Team Obama is now having the contradictions in its stance exposed. If the banks were really healthier due to their own efforts, the salvos against them would be unwarranted. Here they had gone over the brink, pulled themselves up by their bootstraps. All these complaints about their earnings and bonuses are mere class jealousy. But no one save the banksters themselves believe that tripe. The banks got massive subsidies during and after the crisis; they continue now with the Fed’s super low rates and continued intervention in the mortgage markets (theoretically ending in March, but most informed observers expect the central bank to blink).
But Team Obama does not want to play up the extent to which the industry has benefitted from public munificence; that only stokes the deserved and correct public anger, which includes the Administration for cutting such a crappy deal with the industry. So it has the PR conundrum of having it be beneficial for political reasons for them to beat up on the financiers, but now being so deeply aligned with them as to make that impossible, save perhaps on a few narrow issues that it hopes will have sufficient peasant-appeasement value. Any full-bore attack would represent an embarrassing change from the Administration’s past fawning posture, and would also require the sacrifice of a senior head or two, presumably starting with Timothy Geithner, to look credible. But Obama seems constitutionally incapable of firing anyone, no matter how much it would serve him to do so.
The sketchy announcement du jour, that Obama will announce a $120 billion TARP fee this week (hhm, conveniently timed to distract attention from the start of the hearings into the crisis and Wall Street bonus announcements) illustrates the bizarre position the Administration is in. Alert readers may recall that Obama was touting the performance of the TARP at his Lehman anniversary speech in September. It repeated that palaver in December. As we noted then:
Both Obama and the Treasury Department keep talking up the TARP as if it is a money maker for taxpayers, when nothing could be further from the truth. Obama tried this stunt in his anniversary of Lehman speech, and the Treasury continues with the theme, of implying that results for the firms that paid back are representative of what the final results would be.
If this logic were generally true, that would mean subprime bonds were a good investment too. After all, most borrowers did make good on their mortgages. A late September Moodys mortgage survey that a reader sent me estimated that total losses on subprime RMBS will be about 26%, which means that 74% were money good.
The problem with the Treasury/Obama three card monte is that the strongest TARP are the ones that paid off first. Things can only go downhill from here. Do you expect AIG to repay the TARP in full? Or the auto companies?

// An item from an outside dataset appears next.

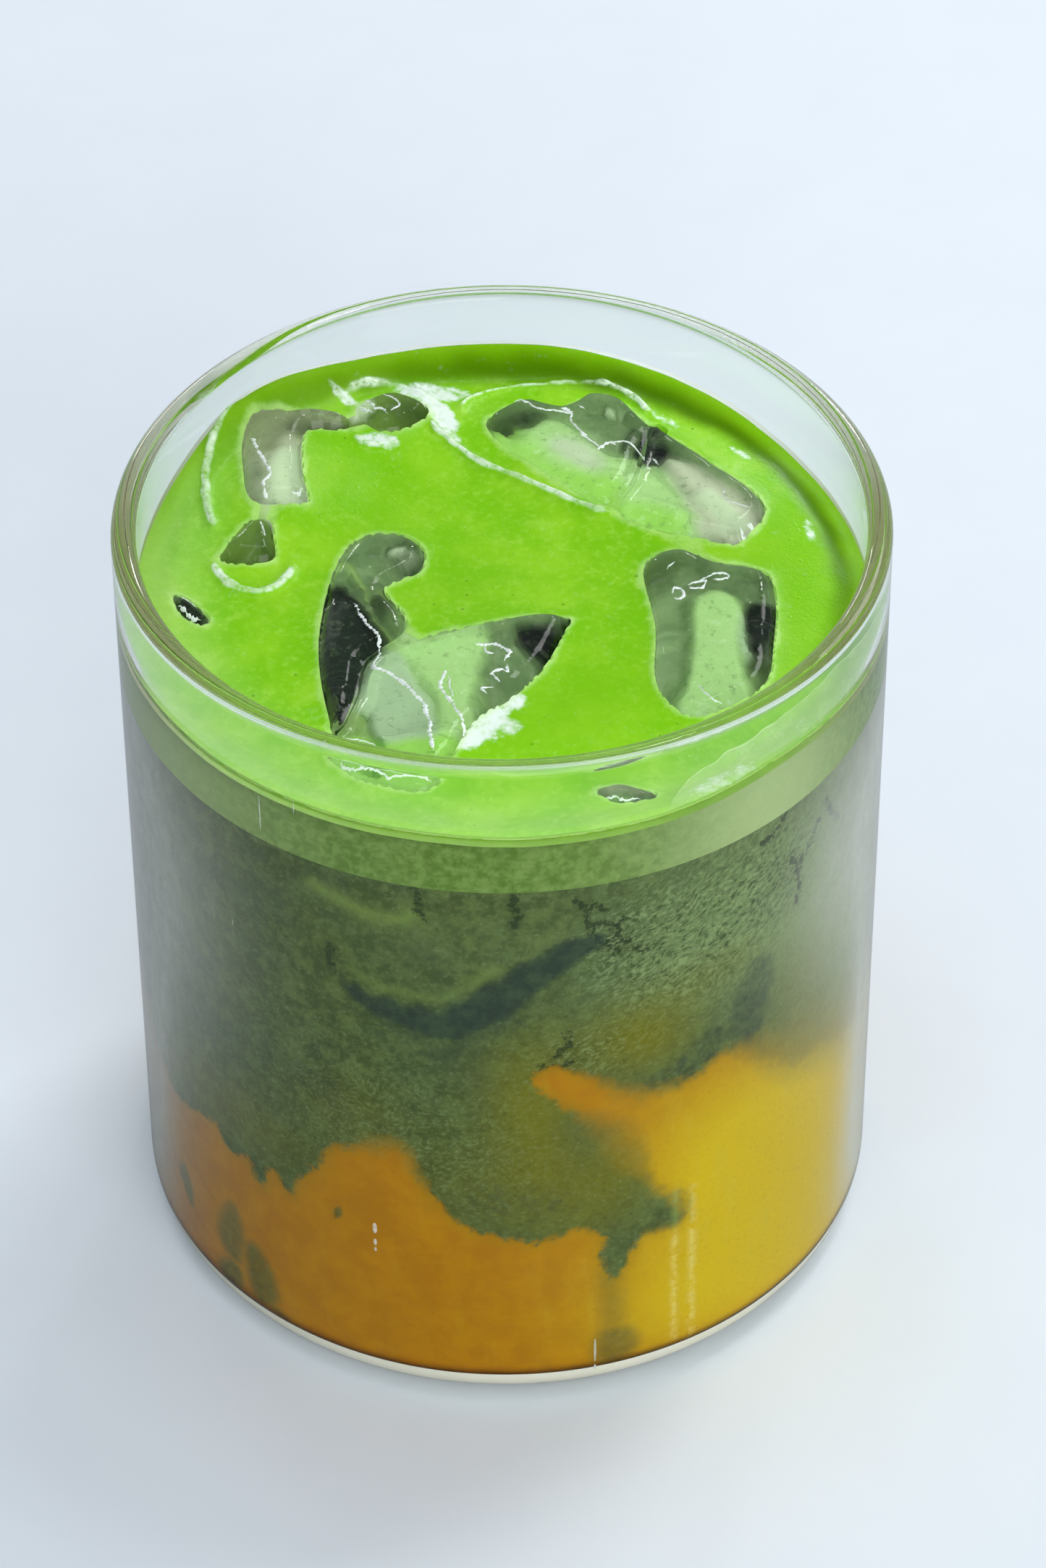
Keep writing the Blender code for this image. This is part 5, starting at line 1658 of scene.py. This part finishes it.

But you’d never guess that if you took the latest propaganda at face value. From MarketWatch:
The Troubled Asset Relief Program has generated at least $16 billion in profit so far, the Treasury Department said late Wednesday…
Total repayments by TARP banks should top $175 billion by the end of 2010, cutting taxpayer exposure to the sector by three-quarters, the Treasury estimated.
TARP programs aimed at stabilizing the banking system will earn a profit from dividends, interest, early repayments, and the sale of warrants, it added. Bank investments of $245 billion in Treasury’s 2009 fiscal year were initially projected to cost $76 billion, but are now forecast to generate a profit.
Yves here. Did you catch that? This is too clever by half. They are now talking about TARP “bank only” results, which serves to omit the biggest turkeys.
So let’s return to today’s story and the PR corner that Team Obama has painted itself in. It isn’t willing to do the UK thing and decry banker bonuses as irresponsible and unwarranted. It had Kenneth Feinberg, the pay czar, take a few scalps, but it was clear the Adminsitration had no intention of challenging the financial industry’s right to loot and pillage. It isn’t even willing to say the profits are due almost entirely to subsidies, hence a windfall profits tax (presumably one focused on capital markets operations, that’s where the real juice is) is in order. Heavens, that might lead chump investors to question bank valuations and sell stocks! Horrors, can’t have prices that reflect fundamentals when the Administration has been pointing to the improvement in the financial markets as proof its policies are working.
So the finesse is now to admit, in a reversal of its recent posturing, that yes Virginia, the TARP is losing money (this is the first time they have admitted the obvious). So that means banks need to pony up more for the cost of their rescue. Of course, we omit the complicating factor that AIG has been the biggest black hole, that the deal was retraded four times (or is it five now, I am losing track), and some money flowed through AIG to foreign banks like Societe Generale and Deutsche Bank, who will not participate in this little levy.
Notice how this finesse keeps the focus on the TARP, the program the public already hates, and diverts attention from the man-behind-the-curtain stuff the Fed has been up to, or the FDIC guarantees on bond issued by the likes of Goldman.
Thin details as of this hour. From Reuters (hat tip reader Ray D):
President Barack Obama will announce plans on Thursday to raise up to $120 billion from major U.S. financial firms to cover expected losses from a taxpayer-funded bank bailout, a senior administration official said on Tuesday…
The Obama administration official said the amount of money raised from the fees would not exceed $120 billion since this was the higher end of conservative estimates of the cost of the Troubled Asset Relief Program, or TARP.
U.S. Treasury officials expect TARP losses to be much lower than that sum…
Bloomberg has the same sketch, save suggesting the announcement will come Wednesday, and more stage-setting quotes:
“The politics on this is really quite easy,” said Doug Elliott, a fellow at the Brookings Institution in Washington and a former managing director at JPMorgan Chase & Co. “The public would be supportive of anything up to shooting and burning the bankers.”
Up to? Elliot has clearly underestimated how upset some people are.